Ils font mentir l’adage entonné dans I Want to Pogne, le vieil air de Rock et Belles Oreilles qui se moque des Québécois qui trahissent leur langue pour percer. Avec son nu disco vaguement tropical et ses paroles graves, Le Couleur transcende même les frontières invisibles de la francophonie.
À contre-courant depuis plus d’une décennie, résolument bien loin de la pop rock et du folk qui prédominent encore à l’ADISQ, Le Couleur a plus en commun avec Patsy Gallant ou Toulouse qu’avec des groupes plus récents comme Karkwa ou Galaxie.
En marge des modes à Montréal, mais parfaitement en osmose avec ce qui se fait dans Pigalle ou à Brooklyn, le groupe porté par la voix de Laurence Giroux-Do cartonne à l’international, se faufilant jusque dans la trame sonore d’une série Netflix (Emily in Paris) et les pages de papier glacé du Playboy Mexico. Deux engagements surprenants parmi tant d’autres, deux accomplissements en apparence anecdotiques qui, pourtant, en disent long sur l’intérêt croissant qu’ils génèrent à l’étranger.
Avant que la pandémie ne leur coupe les ailes et ne paralyse la totalité de l’industrie du spectacle, ils avaient par ailleurs pour projet de récolter le fruit de leurs statistiques d’écoutes sur Spotify en dehors du Canada. « Notre sortie était prévue le 18 avril et, quand c’est arrivé, on n’y croyait pas trop, confie l’autrice-interprète. On devait faire South by Southwest le 8 mars et après, on avait une quinzaine de dates aux États-Unis. Tout a été annulé. […] On travaille avec une super bonne bookeuse en Amérique du Sud, on devait aussi faire une tournée au Brésil, au Mexique et au Chili… »
Concorde, parce que c’est le titre de cet opus faisant suite à P.O.P. qui s’était taillé une place la longue liste du Prix Polaris en 2017, a finalement été pressé sur vinyle et partagé sur la toile cet automne.
Sorti le 11 septembre, une date à jamais associée à l’attentat terroriste de 2001, conférant à cet album un aspect doublement morbide, Concorde prend racine dans le crash de l’avion du même nom. Les mots entonnés et écrits par Laurence génèrent un fort contraste avec cette façon guillerette et engageante que Steeven Chouinard a de battre la mesure. Une recette qui leur a été inspirée des plus grands, des maîtres de l’électro pop qui ont assis les bases du genre il y a près d’un demi-siècle.
« ABBA, ils sont devenus quadrillionnaires en étant dark dans leur formule et leurs paroles, mais avec de la musique super dancy, résume celui qui agit à titre de percussionniste, co-compositeur et réalisateur. ABBA, c’est une grande influence pour nous et sans le vouloir. C’est de l’ordre de l’inconscient. Quand on se fait comparer à eux, ceci dit, c’est le plus beau des compliments. »

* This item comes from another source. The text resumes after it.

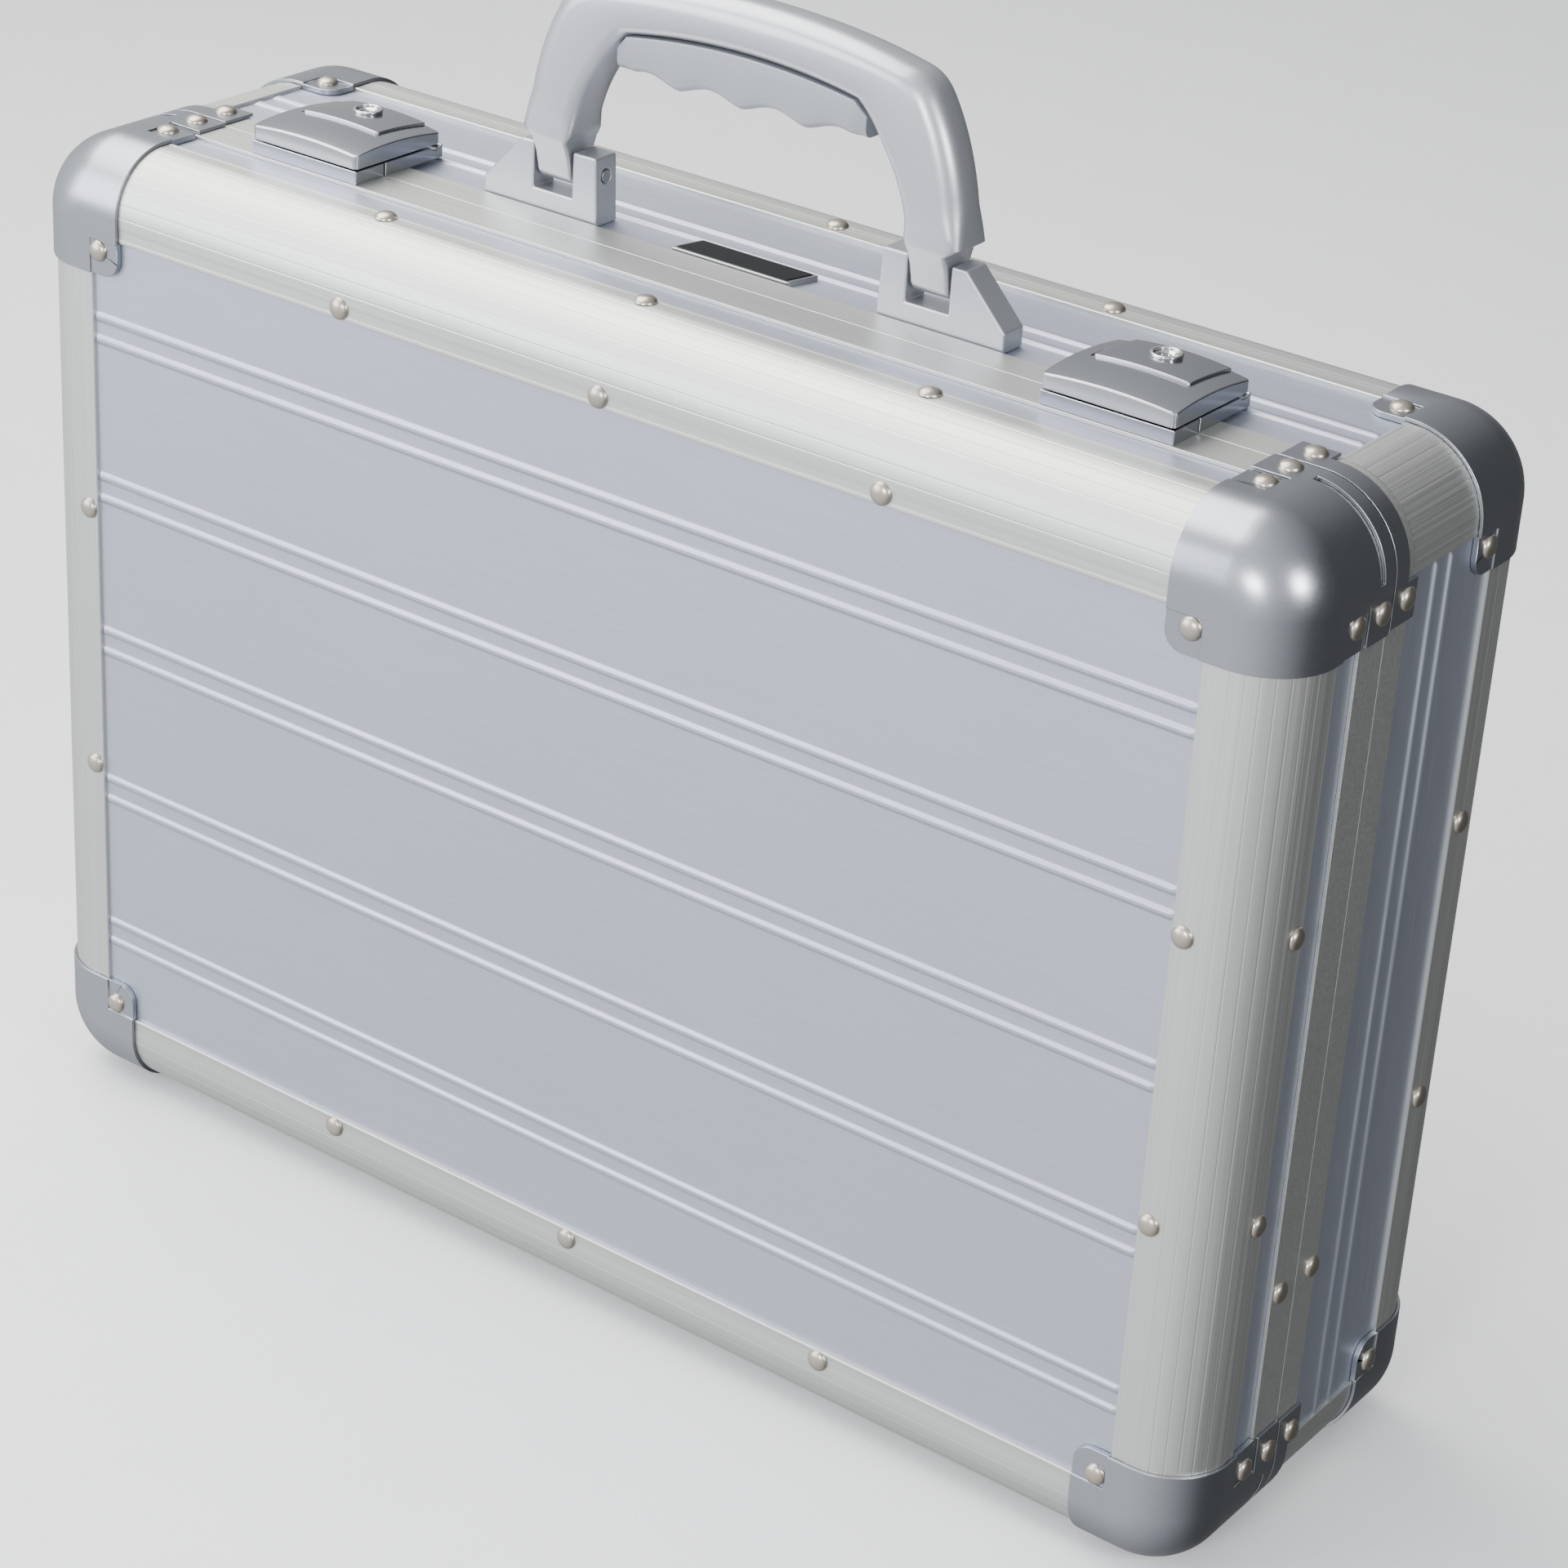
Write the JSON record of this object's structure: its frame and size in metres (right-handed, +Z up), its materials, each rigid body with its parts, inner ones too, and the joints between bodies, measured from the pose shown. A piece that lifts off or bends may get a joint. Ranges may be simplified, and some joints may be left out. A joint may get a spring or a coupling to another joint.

Introduit par la retranscription exacte des dernières paroles du pilote avec la tour de contrôle, un échange sinistre interprété par deux comédiens aux accents parisiens, l’ultime refrain de la chanson-titre résonne comme un écho d’outre-tombe. C’est que Laurence s’est nourrie de moult documentaires sur la tragédie aérienne d’Air France au moment d’empoigner la plume. « En même temps, ça passe un peu inaperçu parce qu’en arrière tu as le groove super funky. »
Stationnés sur la piste de décollage en attendant de pouvoir reprendre leur ascension en compagnie de leur nouvel équipage de quatre musiciens supplémentaires, les trois membres de la mouture originale ont changé leur plan de match. « Pour nous, en attendant le vaccin, les États-Unis n’existent comme plus, résume Laurence. Tous nos bookeurs nous disent aussi d’oublier les shows en Europe pour 2021 parce que les gros noms et les artistes locaux seront privilégiés. »
Motivés par la promesse d’un retour à la normale, les Montréalais concentreront leurs efforts sur le développement d’un marché qu’ils ont négligé jusqu’ici. « On a joué genre quatre ou cinq fois à New York, mais on n’est jamais allés au Lac-Saint-Jean, à Trois-Rivières ou Gatineau. C’est le temps de remédier à ça », ajoute Steeven dans un éclat de rire.
En attendant de pouvoir reprendre la route par-delà la Réserve faunique des Laurentides et vers des destinations plus exotiques, c’est leur musique qui se chargera du voyage à leur place.